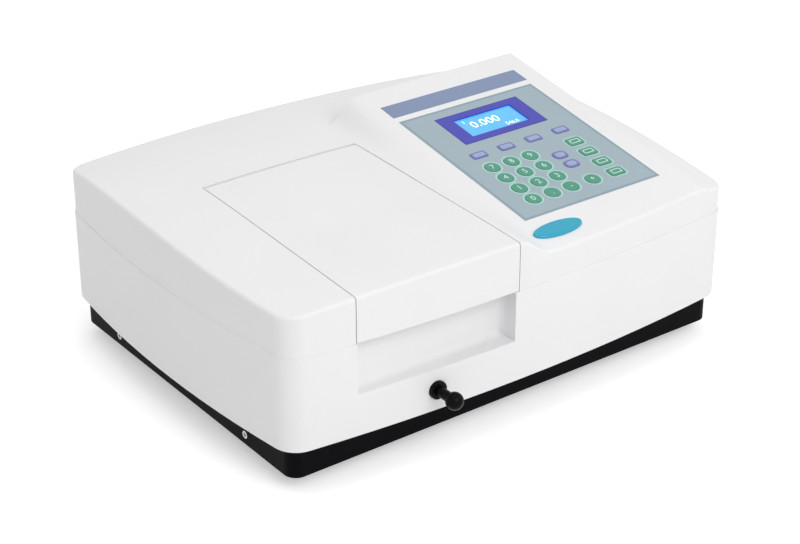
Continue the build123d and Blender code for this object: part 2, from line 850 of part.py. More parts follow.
# Monochromator tray with its nose, legs and light ports
optics_mid = ((optics_left + optics_right) / 2, (optics_front + optics_back) / 2)
optics_width = optics_right - optics_left
optics_length = optics_back - optics_front
chamber_outer = chamber_right + chamber_wall
with BuildPart() as optics_housing:
    with BuildSketch(level(optics_bottom)):
        with Locations(optics_mid):
            RectangleRounded(optics_width, optics_length, 8)
    extrude(amount=optics_height)
    with BuildSketch(level(optics_bottom + optics_wall)):
        with Locations(optics_mid):
            RectangleRounded(optics_width - 2 * optics_wall, optics_length - 2 * optics_wall, 3)
    extrude(amount=optics_height, mode=Mode.SUBTRACT)
    with BuildSketch(sideways(chamber_outer)):
        with Locations((beam_y, beam_z)):
            Circle(nose_radius)
    extrude(amount=optics_left - chamber_outer + 1)
    with BuildSketch(sideways(chamber_outer)):
        with Locations((beam_y, beam_z)):
            Circle(slit_radius)
    extrude(amount=optics_left - chamber_outer + optics_wall + 1, mode=Mode.SUBTRACT)
    with BuildSketch(upright(optics_back - optics_wall - 1)):
        with Locations((entrance_x, beam_z)):
            Circle(slit_radius)
    extrude(amount=-(optics_wall + 2), mode=Mode.SUBTRACT)
    with BuildSketch(level(optics_bottom)):
        with Locations((grating_x, grating_y)):
            Circle(shaft_radius + 3)
    extrude(amount=optics_wall, mode=Mode.SUBTRACT)
    with BuildSketch(level(tray_floor)):
        with Locations(optics_mid):
            with GridLocations(optics_width - 4 * optics_leg, optics_length - 4 * optics_leg, 2, 2):
                Circle(optics_leg)
    extrude(amount=optics_bottom - tray_floor)
save(optics_housing.part, "optics_housing")

front_inner = optics_front + optics_wall
optics_inner_floor = optics_bottom + optics_wall
with BuildPart() as optics_mirrors:
    for mirror_x in (entrance_x, camera_mirror_x):
        with BuildSketch(upright(front_inner)):
            with Locations((mirror_x, beam_z)):
                Rectangle(mirror_radius, mirror_radius)
        extrude(amount=-mirror_seat)
        with BuildSketch(upright(front_inner + mirror_seat)):
            with Locations((mirror_x, beam_z)):
                Circle(mirror_radius)
        extrude(amount=-mirror_thick)
    with BuildSketch(level(optics_inner_floor)):
        with Locations((camera_mirror_x, beam_y)):
            Rectangle(18, 3, rotation=45)
    extrude(amount=beam_z + 9 - optics_inner_floor)
save(optics_mirrors.part, "optics_mirrors")

# Three equal stepper motors: under the grating, under the source mirror, behind the filter wheel
mirror_x = entrance_x
lamp_floor = tray_floor + lamp_wall
filter_z = beam_z - filter_orbit
filter_motor_y = lamp_front - motor_length
with BuildPart() as stepper_motors:
    grating_motor = (grating_x, grating_y, optics_bottom)
    mirror_motor = (mirror_x, lamp_axis_y, lamp_floor + motor_length)
    for x, y, z in (grating_motor, mirror_motor):
        with BuildSketch(level(z)):
            with Locations((x, y)):
                RectangleRounded(motor_size, motor_size, 3)
        extrude(amount=-motor_length)
        with BuildSketch(level(z)):
            with Locations((x, y)):
                Circle(shaft_radius)
        extrude(amount=shaft_length)
    with BuildSketch(upright(filter_motor_y)):
        with Locations((entrance_x, filter_z)):
            RectangleRounded(motor_size, motor_size, 3)
    extrude(amount=-motor_length)
    with BuildSketch(upright(filter_motor_y)):
        with Locations((entrance_x, filter_z)):
            Circle(shaft_radius)
    extrude(amount=shaft_length)
save(stepper_motors.part, "stepper_motors")

# Grating on its turntable
hub_low = optics_bottom + optics_wall + 1
shaft_top = optics_bottom + shaft_length
with BuildPart() as grating_table:
    with BuildSketch(level(hub_low)):
        with Locations((grating_x, grating_y)):
            Circle(8)
    extrude(amount=shaft_top - hub_low)
    with BuildSketch(level(shaft_top - table_thick + 2)):
        with Locations((grating_x, grating_y)):
            Circle(table_radius)
    extrude(amount=table_thick)
    with BuildSketch(level(shaft_top + 2)):
        with Locations((grating_x, grating_y)):
            Rectangle(grating_size[0], grating_size[1])
    extrude(amount=grating_size[2])
    with BuildSketch(level(hub_low)):
        with Locations((grating_x, grating_y)):
            Circle(shaft_radius + run_clearance)
    extrude(amount=shaft_top - hub_low + 0.5, mode=Mode.SUBTRACT)
save(grating_table.part, "grating_table")

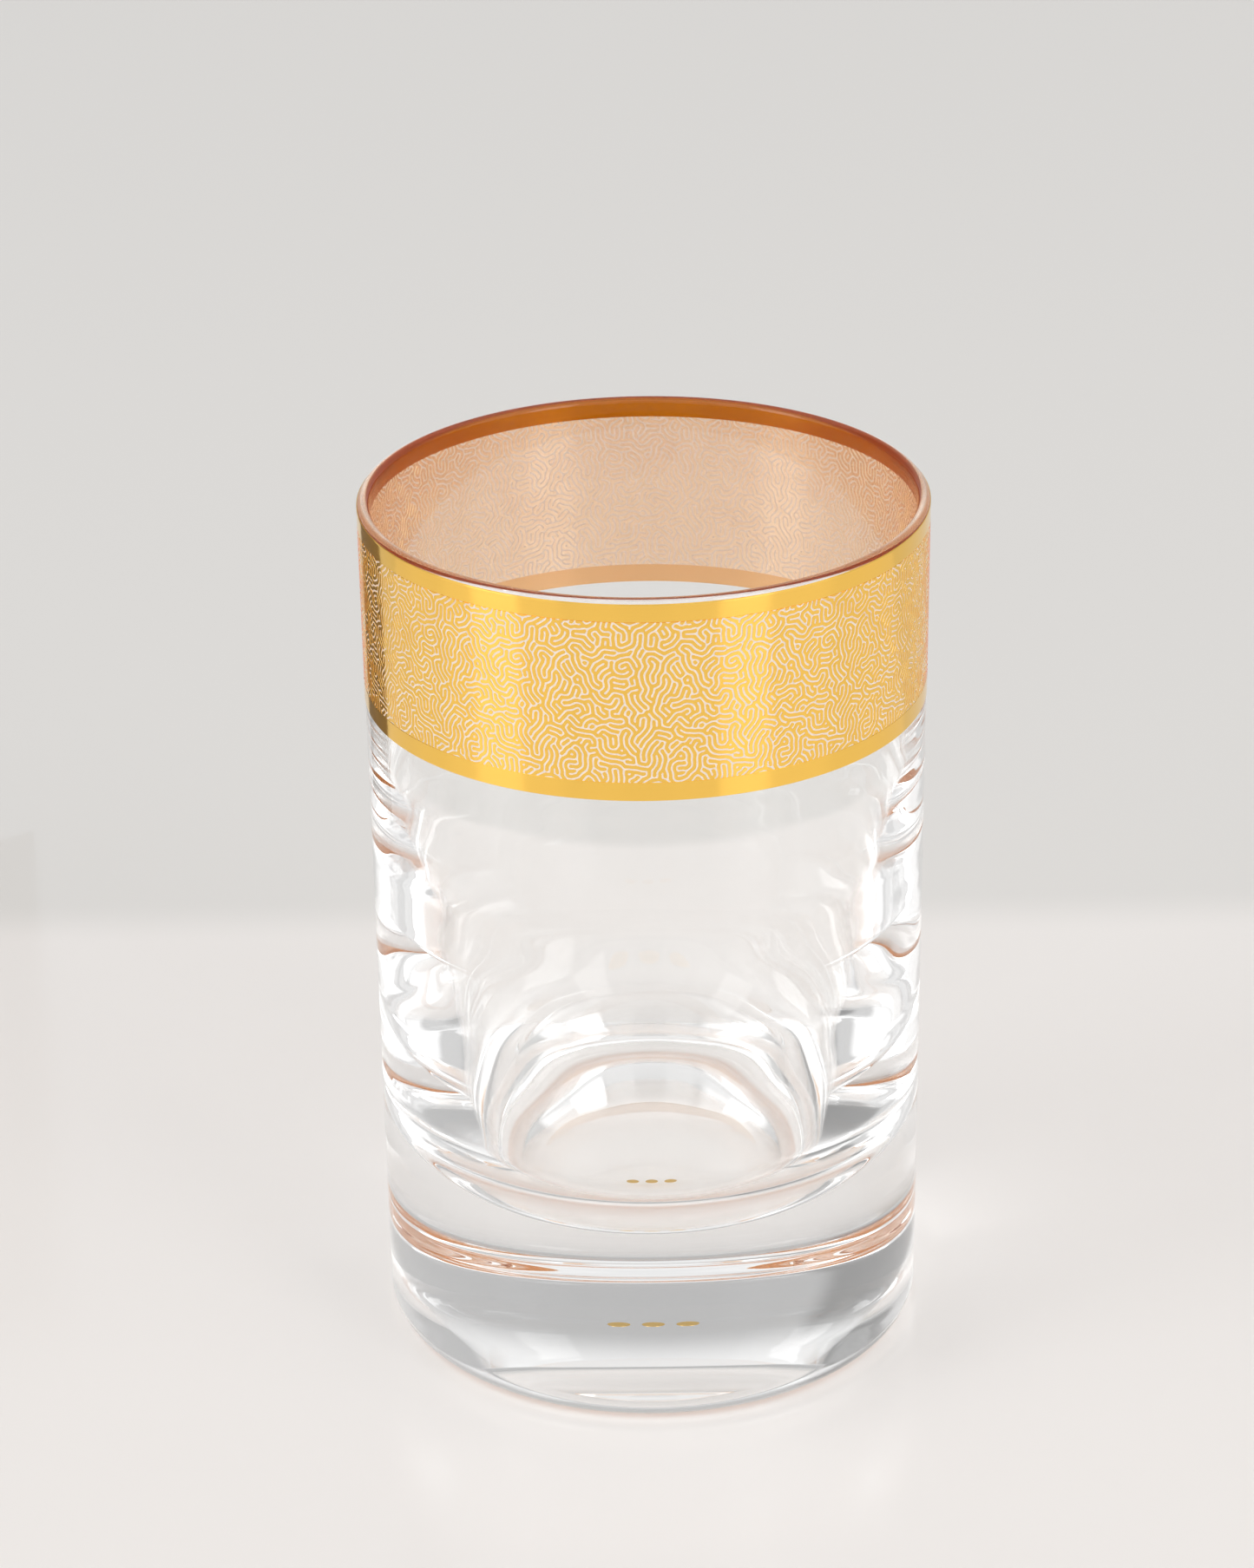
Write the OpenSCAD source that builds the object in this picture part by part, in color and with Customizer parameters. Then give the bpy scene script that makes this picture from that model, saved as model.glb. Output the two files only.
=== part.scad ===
// Straight-sided shot glass with a thick base and a fired gold border.
// The glass is one solid of revolution: an almost upright outer wall, a hollow
// that is nearly upright under the rim, then narrows a little and ends in a
// widely rounded floor, and a shallow dome under the base, so that it stands
// on a narrow ring. Two plain gold lines with a maze of fine gold lines between
// them are fired on the outside of the wall, just under the rim, and a small
// row of gold dots sits under the base.
// Millimetres, +Z up, origin at the middle of the foot.

/* [Glass] */
// Outer diameter at the rim
rim_d = 46; // [40:0.5:60]
// Outer diameter at the foot, before the heel is rounded
foot_d = 45; // [40:0.5:60]
// Overall height
height = 73.5; // [60:0.5:100]
// Wall thickness at the rim
rim_wall = 1; // [0.8:0.1:2]
// Radius of the rounded outer edge of the foot
heel_r = 2.5; // [1:0.1:4]

/* [Hollow] */
// Thickness of the glass between the two hollows, at the middle
base_t = 12; // [10:0.1:16]
// Lean of the upper wall of the hollow, in degrees from upright
upper_lean = 1.2; // [0.5:0.1:3]
// Lean of the lower wall of the hollow, in degrees from upright
lower_lean = 9; // [6:0.5:11]
// Radius of the long curve that joins the two walls
shoulder_r = 70; // [50:1:90]
// Depth below the rim at which that curve starts
shoulder_depth = 18.5; // [15:0.5:24]
// Radius of the round corner between the lower wall and the floor
corner_r = 9; // [6:0.1:10]

/* [Underside] */
// Radius of the dome under the base
dome_r = 18; // [12:0.1:18]
// Height of that dome at its middle
dome_h = 1.6; // [0.5:0.1:3]

/* [Gold border] */
// Bare glass between the top of the rim and the gold
rim_gap = 0.35; // [0.2:0.05:2]
// Height of the upper plain line
upper_line_h = 1.5; // [1:0.05:4]
// Height of the maze of fine lines
labyrinth_h = 13.4; // [4:0.05:20]
// Height of the lower plain line
lower_line_h = 1.55; // [0.5:0.05:4]
// Thickness of the fired gold
gold_t = 0.05; // [0.04:0.01:0.2]

/* [Base mark] */
// Number of gold dots in the row
dot_count = 3; // [1:1:5]
// Diameter of one dot
dot_d = 1.2; // [0.6:0.1:1.6]
// Distance between the middles of two neighbouring dots
dot_pitch = 1.8; // [1.8:0.1:3]

/* [Hidden] */
$fn = 128;
rim_r = rim_d / 2;
foot_r = foot_d / 2;
// The lip is a full round, as wide as the wall is there
lip_r = rim_wall / 2;
lip_z = height - lip_r;
mouth_r = rim_r - rim_wall;
// Floor of the hollow
floor_z = dome_h + base_t;
// The long curve runs from the upper to the lower wall, square to both of them
shoulder_top_z = height - shoulder_depth;
shoulder_top_r = mouth_r - (lip_z - shoulder_top_z) * tan(upper_lean);
shoulder_x = shoulder_top_r - shoulder_r * cos(upper_lean);
shoulder_z = shoulder_top_z + shoulder_r * sin(upper_lean);
shoulder_low_r = shoulder_x + shoulder_r * cos(lower_lean);
shoulder_low_z = shoulder_z - shoulder_r * sin(lower_lean);
// The lower wall would meet the floor at floor_r, were it not for the round corner
floor_r = shoulder_low_r - (shoulder_low_z - floor_z) * tan(lower_lean);
corner_reach = corner_r / tan((90 + lower_lean) / 2);
// The dome is part of a ball that meets the foot's ring at dome_r
ball_r = (dome_r * dome_r + dome_h * dome_h) / (2 * dome_h);
ball_z = dome_h - ball_r;
// Edges of the gold border, from the top down
upper_line_top = height - rim_gap;
labyrinth_top = upper_line_top - upper_line_h;
labyrinth_bottom = labyrinth_top - labyrinth_h;
lower_line_bottom = labyrinth_bottom - lower_line_h;

// Outer radius of the wall at height z: it widens evenly from the foot to the lip
function wall_r(z) = foot_r + (rim_r - foot_r) * z / lip_z;

// Half section of the glass as if it were solid, with its round heel and lip
module outer_section() {
    heel_x = wall_r(heel_r) - heel_r;
    polygon([
        [0, 0],
        [heel_x, 0],
        [heel_x, heel_r],
        [wall_r(heel_r), heel_r],
        [rim_r, lip_z],
        [rim_r - lip_r, lip_z],
        [rim_r - lip_r, height],
        [0, height]
    ]);
    translate([heel_x, heel_r]) circle(heel_r);
    translate([rim_r - lip_r, lip_z]) circle(lip_r);
}

// Half section of the hollow, open upwards past the rim
module hollow_section() {
    corner_x = floor_r - corner_reach;
    difference() {
        polygon([
            [0, floor_z],
            [corner_x, floor_z],
            [floor_r + corner_reach * sin(lower_lean), floor_z + corner_reach * cos(lower_lean)],
            [shoulder_low_r, shoulder_low_z],
            [shoulder_top_r, shoulder_top_z],
            [mouth_r, lip_z],
            [rim_r - lip_r, lip_z],
            [rim_r - lip_r, height + 1],
            [0, height + 1]
        ]);
        translate([rim_r - lip_r, lip_z]) circle(lip_r);
    }
    intersection() {
        translate([shoulder_x, shoulder_z]) circle(shoulder_r);
        translate([0, shoulder_low_z]) square([rim_r, shoulder_top_z - shoulder_low_z]);
    }
    translate([corner_x, floor_z + corner_r]) circle(corner_r);
}

// The glass itself, turned about the upright axis
module glass_body() {
    color("azure", 0.4)
    rotate_extrude()
    difference() {
        outer_section();
        hollow_section();
        intersection() {
            translate([0, ball_z]) circle(ball_r);
            square([dome_r + 1, dome_h + 1]);
        }
    }
}

// A film of gold on the outside of the wall, from height z0 up to z1
module gold_ring(z0, z1) {
    rotate_extrude()
    polygon([
        [wall_r(z0), z0],
        [wall_r(z0) + gold_t, z0],
        [wall_r(z1) + gold_t, z1],
        [wall_r(z1), z1]
    ]);
}

// Plain gold line next to the rim, which may reach onto the round of the lip
module upper_gold_line() {
    color("goldenrod") {
        gold_ring(labyrinth_top, min(upper_line_top, lip_z));
        if (upper_line_top > lip_z)
            rotate_extrude()
            intersection() {
                translate([rim_r - lip_r, lip_z])
                difference() {
                    circle(lip_r + gold_t);
                    circle(lip_r);
                }
                translate([rim_r - lip_r, lip_z])
                square([lip_r + gold_t, upper_line_top - lip_z]);
            }
    }
}

// Envelope of the maze of fine gold lines between the two plain lines
module labyrinth_band() {
    color("khaki") gold_ring(labyrinth_bottom, labyrinth_top);
}

// Plain gold line that closes the border below
module lower_gold_line() {
    color("goldenrod") gold_ring(lower_line_bottom, labyrinth_bottom);
}

// Row of gold dots that lie against the dome under the base
module base_mark() {
    color("goldenrod")
    intersection() {
        difference() {
            translate([0, 0, ball_z]) sphere(ball_r);
            translate([0, 0, ball_z]) sphere(ball_r - gold_t);
        }
        for (i = [0 : dot_count - 1]) {
            translate([(i - (dot_count - 1) / 2) * dot_pitch, 0, 0])
            cylinder(d = dot_d, h = dome_h + 1);
        }
    }
}

glass_body();
upper_gold_line();
labyrinth_band();
lower_gold_line();
base_mark();
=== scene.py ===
# %% [markdown]
# # A shot glass with a fired gold border
#
# The glass is a single gather of clear glass with a thick base. Its outer wall is almost
# upright. Its hollow is nearly upright too under the rim, then narrows a little and ends in a
# widely rounded floor. Gold is fired on the outside under the rim: a plain line, a maze of fine
# lines, and a second plain line.
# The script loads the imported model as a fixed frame, makes the fine surfaces that stand for
# its solids, and gives each one a finish made of shader nodes.

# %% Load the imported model
import math

import bpy
import numpy as np
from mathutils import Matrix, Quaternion, Vector
from mathutils.geometry import delaunay_2d_cdt


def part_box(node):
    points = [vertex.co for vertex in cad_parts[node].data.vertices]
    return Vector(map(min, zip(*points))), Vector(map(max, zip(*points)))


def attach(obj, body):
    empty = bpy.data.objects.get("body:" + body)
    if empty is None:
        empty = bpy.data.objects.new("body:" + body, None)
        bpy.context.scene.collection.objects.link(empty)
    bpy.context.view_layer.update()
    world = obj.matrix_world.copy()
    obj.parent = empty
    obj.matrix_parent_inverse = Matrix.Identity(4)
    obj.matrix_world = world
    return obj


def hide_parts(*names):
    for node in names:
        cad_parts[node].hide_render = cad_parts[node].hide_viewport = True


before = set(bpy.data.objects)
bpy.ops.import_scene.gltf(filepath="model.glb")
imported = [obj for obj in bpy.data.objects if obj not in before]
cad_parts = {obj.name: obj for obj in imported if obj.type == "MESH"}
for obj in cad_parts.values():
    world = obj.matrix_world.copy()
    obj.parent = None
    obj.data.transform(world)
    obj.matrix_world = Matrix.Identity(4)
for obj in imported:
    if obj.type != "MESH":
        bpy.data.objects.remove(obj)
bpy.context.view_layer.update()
print("nodes:", sorted(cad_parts))

# %% [markdown]
# ## Sizes
#
# Every size comes from the model's boxes where a box can give it: the rim, the height and the
# edges of the gold. What lies inside a box, such as the hollow, repeats the design's own
# values. Everything is in metres, with the origin at the middle of the foot and +Z up.

# %% Sizes of the glass and of its gold
MM = 0.001

glass_high = Vector(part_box("glass_body")[1])
upper_low, upper_high = (Vector(corner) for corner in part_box("upper_gold_line"))
lower_low, lower_high = (Vector(corner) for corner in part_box("lower_gold_line"))

height = glass_high.z
rim_r = round(glass_high.x / MM, 1) * MM
foot_r = 22.5 * MM
rim_wall = 1.0 * MM
heel_r = 2.5 * MM
lip_r = rim_wall / 2
lip_z = height - lip_r
mouth_r = rim_r - rim_wall

dome_r = 18.0 * MM
dome_h = 1.6 * MM
floor_z = dome_h + 12.0 * MM
upper_lean = math.radians(1.2)
lower_lean = math.radians(9.0)
shoulder_r = 70.0 * MM
shoulder_depth = 18.5 * MM
corner_r = 9.0 * MM

gold_t = 0.05 * MM
upper_top = upper_high.z
maze_top = upper_low.z
maze_bottom = lower_high.z
lower_bottom = lower_low.z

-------

EXERCISE DIRECTIONS: Each line from the one bearing "obj.matrix_world = Matrix.Identity(4)" through the one bearing "corner_r = 9.0 * MM" is to be duplicated without change; all remaining lines are to be left out.

ANSWER FOR THE TASK:
    obj.matrix_world = Matrix.Identity(4)
for obj in imported:
    if obj.type != "MESH":
        bpy.data.objects.remove(obj)
bpy.context.view_layer.update()
print("nodes:", sorted(cad_parts))

# %% [markdown]
# ## Sizes
#
# Every size comes from the model's boxes where a box can give it: the rim, the height and the
# edges of the gold. What lies inside a box, such as the hollow, repeats the design's own
# values. Everything is in metres, with the origin at the middle of the foot and +Z up.

# %% Sizes of the glass and of its gold
MM = 0.001

glass_high = Vector(part_box("glass_body")[1])
upper_low, upper_high = (Vector(corner) for corner in part_box("upper_gold_line"))
lower_low, lower_high = (Vector(corner) for corner in part_box("lower_gold_line"))

height = glass_high.z
rim_r = round(glass_high.x / MM, 1) * MM
foot_r = 22.5 * MM
rim_wall = 1.0 * MM
heel_r = 2.5 * MM
lip_r = rim_wall / 2
lip_z = height - lip_r
mouth_r = rim_r - rim_wall

dome_r = 18.0 * MM
dome_h = 1.6 * MM
floor_z = dome_h + 12.0 * MM
upper_lean = math.radians(1.2)
lower_lean = math.radians(9.0)
shoulder_r = 70.0 * MM
shoulder_depth = 18.5 * MM
corner_r = 9.0 * MM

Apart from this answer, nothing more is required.